Public sector pensions can be particularly complicated. Their cash equivalent valuations may not fully reflect the benefits available under the scheme and can be misleading. Employers, such as the NHS, armed forces, police and fire service, have had to reform their pension schemes multiple times. As a result, they may be administering multiple schemes simultaneously, each with different rules and options for pension sharing.

Pension Sharing Orders

If it is decided that a couple’s pension provision will be redistributed, a popular approach is to put in place one or more pension sharing orders. This means that one or more of the parties’ pension funds existing at the time of the divorce can be divided in percentages. Pension sharing orders can be made in respect of future pension entitlements and pensions already in payment. 

If large and/or complex defined benefit schemes are involved, a good solicitor will recommend instructing an actuary or other appropriately qualified financial professional to advise on the pension sharing order needed to bring about the desired outcome.

Let’s look at a practical example:

Michael and Helen are in their 50s and going through a divorce. Helen is a head teacher and Michael is a self-employed electrician. Helen has a defined benefit pension from the Teachers’ Pension Scheme whereas Michael has a modest stakeholder pension forecasted to generate a few thousand pounds per year. 

The couple have agreed that they want to achieve an equal income in retirement using the pension funds they currently have. An actuary calculates what percentage of Helen’s pension needs to be transferred to Michael so that, taken together with his stakeholder pension, the pension funds he has after the divorce will produce broadly the same income as Helen’s, taking account of their respective life expectancies.
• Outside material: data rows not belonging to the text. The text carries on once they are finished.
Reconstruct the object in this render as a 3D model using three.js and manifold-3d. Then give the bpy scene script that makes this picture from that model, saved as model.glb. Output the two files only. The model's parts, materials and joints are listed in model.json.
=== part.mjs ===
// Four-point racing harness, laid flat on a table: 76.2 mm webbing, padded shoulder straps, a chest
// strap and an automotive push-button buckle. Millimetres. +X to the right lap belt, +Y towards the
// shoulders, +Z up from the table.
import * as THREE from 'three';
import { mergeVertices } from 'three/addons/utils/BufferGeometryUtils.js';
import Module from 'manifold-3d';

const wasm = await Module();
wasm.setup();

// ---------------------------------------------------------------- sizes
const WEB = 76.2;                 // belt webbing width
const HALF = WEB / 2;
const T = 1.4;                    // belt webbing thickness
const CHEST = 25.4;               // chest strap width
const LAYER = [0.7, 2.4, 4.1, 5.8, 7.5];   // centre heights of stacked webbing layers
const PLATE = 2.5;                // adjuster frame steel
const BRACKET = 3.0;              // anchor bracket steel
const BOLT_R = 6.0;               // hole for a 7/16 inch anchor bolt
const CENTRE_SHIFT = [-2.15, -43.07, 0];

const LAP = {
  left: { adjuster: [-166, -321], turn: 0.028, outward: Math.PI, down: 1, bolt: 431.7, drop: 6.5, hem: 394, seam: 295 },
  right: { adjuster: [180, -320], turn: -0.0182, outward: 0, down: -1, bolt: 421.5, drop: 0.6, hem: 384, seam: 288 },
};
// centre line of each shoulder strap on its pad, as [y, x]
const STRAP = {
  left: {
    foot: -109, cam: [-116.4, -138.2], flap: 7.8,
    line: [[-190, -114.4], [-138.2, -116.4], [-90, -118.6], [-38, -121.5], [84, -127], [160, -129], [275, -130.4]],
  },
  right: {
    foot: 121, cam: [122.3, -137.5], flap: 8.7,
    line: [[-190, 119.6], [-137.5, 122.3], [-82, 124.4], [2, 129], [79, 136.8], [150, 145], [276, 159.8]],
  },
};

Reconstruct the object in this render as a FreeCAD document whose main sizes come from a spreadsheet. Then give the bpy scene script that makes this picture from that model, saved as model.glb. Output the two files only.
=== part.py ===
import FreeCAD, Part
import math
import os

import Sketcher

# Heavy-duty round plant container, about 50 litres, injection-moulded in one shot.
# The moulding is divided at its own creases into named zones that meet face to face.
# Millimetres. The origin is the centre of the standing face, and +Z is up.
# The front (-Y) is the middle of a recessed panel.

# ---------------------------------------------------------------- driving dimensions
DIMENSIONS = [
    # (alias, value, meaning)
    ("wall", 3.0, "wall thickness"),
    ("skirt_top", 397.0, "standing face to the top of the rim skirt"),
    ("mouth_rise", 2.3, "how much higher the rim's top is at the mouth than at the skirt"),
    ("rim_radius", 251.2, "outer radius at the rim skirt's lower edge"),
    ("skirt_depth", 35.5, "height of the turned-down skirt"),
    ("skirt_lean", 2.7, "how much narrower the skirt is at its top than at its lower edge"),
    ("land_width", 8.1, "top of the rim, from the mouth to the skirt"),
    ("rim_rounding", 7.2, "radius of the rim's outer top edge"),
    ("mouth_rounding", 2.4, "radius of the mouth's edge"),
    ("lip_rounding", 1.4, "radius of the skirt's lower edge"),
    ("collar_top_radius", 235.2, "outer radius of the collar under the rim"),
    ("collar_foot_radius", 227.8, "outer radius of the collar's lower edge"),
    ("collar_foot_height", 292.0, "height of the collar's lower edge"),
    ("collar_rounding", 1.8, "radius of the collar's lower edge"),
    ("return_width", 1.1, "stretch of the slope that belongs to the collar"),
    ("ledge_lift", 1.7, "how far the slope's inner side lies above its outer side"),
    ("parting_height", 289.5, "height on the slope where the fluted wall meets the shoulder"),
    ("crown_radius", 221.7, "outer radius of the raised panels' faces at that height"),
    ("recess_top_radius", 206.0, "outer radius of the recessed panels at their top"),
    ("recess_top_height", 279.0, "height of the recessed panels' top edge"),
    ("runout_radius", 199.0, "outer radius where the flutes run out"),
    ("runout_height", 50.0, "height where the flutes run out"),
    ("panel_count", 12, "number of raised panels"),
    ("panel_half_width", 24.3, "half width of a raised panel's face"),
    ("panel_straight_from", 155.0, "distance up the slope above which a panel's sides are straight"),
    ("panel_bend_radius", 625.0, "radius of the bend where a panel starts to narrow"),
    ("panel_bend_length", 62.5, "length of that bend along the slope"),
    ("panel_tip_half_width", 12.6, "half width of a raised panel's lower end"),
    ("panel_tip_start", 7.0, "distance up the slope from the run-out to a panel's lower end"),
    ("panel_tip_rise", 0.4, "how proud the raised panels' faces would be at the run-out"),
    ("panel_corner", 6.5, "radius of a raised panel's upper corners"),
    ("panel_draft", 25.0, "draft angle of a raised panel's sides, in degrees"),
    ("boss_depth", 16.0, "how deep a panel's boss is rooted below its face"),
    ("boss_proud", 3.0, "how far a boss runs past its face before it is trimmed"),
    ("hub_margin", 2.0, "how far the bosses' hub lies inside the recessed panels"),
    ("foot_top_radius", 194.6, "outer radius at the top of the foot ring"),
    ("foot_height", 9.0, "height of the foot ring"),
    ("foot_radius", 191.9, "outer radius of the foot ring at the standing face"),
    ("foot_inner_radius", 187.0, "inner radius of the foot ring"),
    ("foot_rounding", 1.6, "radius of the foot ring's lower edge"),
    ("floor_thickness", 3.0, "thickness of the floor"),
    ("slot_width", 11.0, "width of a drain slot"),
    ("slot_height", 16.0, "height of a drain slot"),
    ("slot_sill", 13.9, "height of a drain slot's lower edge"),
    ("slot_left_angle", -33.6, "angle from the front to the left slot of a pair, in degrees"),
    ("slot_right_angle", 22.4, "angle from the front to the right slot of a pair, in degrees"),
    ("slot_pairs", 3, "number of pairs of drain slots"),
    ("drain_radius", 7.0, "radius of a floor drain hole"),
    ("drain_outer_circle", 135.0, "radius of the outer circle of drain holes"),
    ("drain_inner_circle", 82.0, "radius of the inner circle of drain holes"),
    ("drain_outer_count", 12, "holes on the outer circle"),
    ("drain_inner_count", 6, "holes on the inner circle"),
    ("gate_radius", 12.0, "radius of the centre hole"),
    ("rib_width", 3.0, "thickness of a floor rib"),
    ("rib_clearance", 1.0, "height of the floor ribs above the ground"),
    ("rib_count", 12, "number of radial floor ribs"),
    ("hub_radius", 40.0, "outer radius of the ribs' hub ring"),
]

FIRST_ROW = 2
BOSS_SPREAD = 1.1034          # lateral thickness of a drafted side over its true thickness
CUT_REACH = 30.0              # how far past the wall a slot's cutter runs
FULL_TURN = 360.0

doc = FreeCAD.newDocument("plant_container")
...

A fee is paid to the Teachers’ Pension Scheme to cover the costs of implementation.

After the divorce has gone through, Michael will get his own pension within the Teachers’ Pension Scheme, which he can take in accordance with the rules set by the scheme. Helen’s pension provision will be reduced to take account of this. 

Helen is still working and Michael is still putting money into his stakeholder pension. Any pensions contributions made after the divorce will not be shared as the order only covers funds accrued up to the implementation of the order and the creation of the new pot for Michael.

Pension sharing is possible in relation to a whole series of other defined benefit schemes, defined contribution schemes and more unusual arrangements, provided they are located in the UK.

Pension Offsetting

There is no such thing as a pension offsetting order per se. Pension offsetting is the term used when a party to a divorce trades a potential entitlement to their spouse’s pension for non-pension assets, such as property or cash. In some cases, high pension sharing fees may be charged by schemes to share relatively modest pension provision, making a pension sharing order poor value for money. There may also be non-financial reasons why a party prefers to receive capital now instead of a share of a pension.

Valuing a pension is not straightforward, so it can be difficult to arrive at an appropriate figure that takes into account all the relevant factors without taking expert advice. Offsetting is not necessarily a simple option and parties considering an offsetting arrangement need to go into it with their eyes open, particularly if they have declined expert actuarial input or financial advice.

Pension Attachment Orders

In a small minority of cases, the parties may agree or the court may decide that a pension attachment order should be made. There are certain situations where a pension attachment order will be preferable to a pension sharing order.

A pension sharing order divides up the parties’ pension provision at the time of the divorce and leaves the parties with their own separate pension funds. A pension attachment order is a type of maintenance order that obliges the payer’s pension scheme to pay a certain percentage of the monthly pension payments and/or cash lump sum on retirement of the payee. Because a pension attachment order is really a form of maintenance paid from the pension directly rather than by the paying party, it does not allow for a clean break financial settlement. 

If the person with a pension fund were to die before retirement, then the entitlement to a percentage of the monthly payments would be lost to the other party, making pension attachment orders fairly risky. There are ways to mitigate this risk through life assurance and other possible options; however, these usually require cooperation between the parties.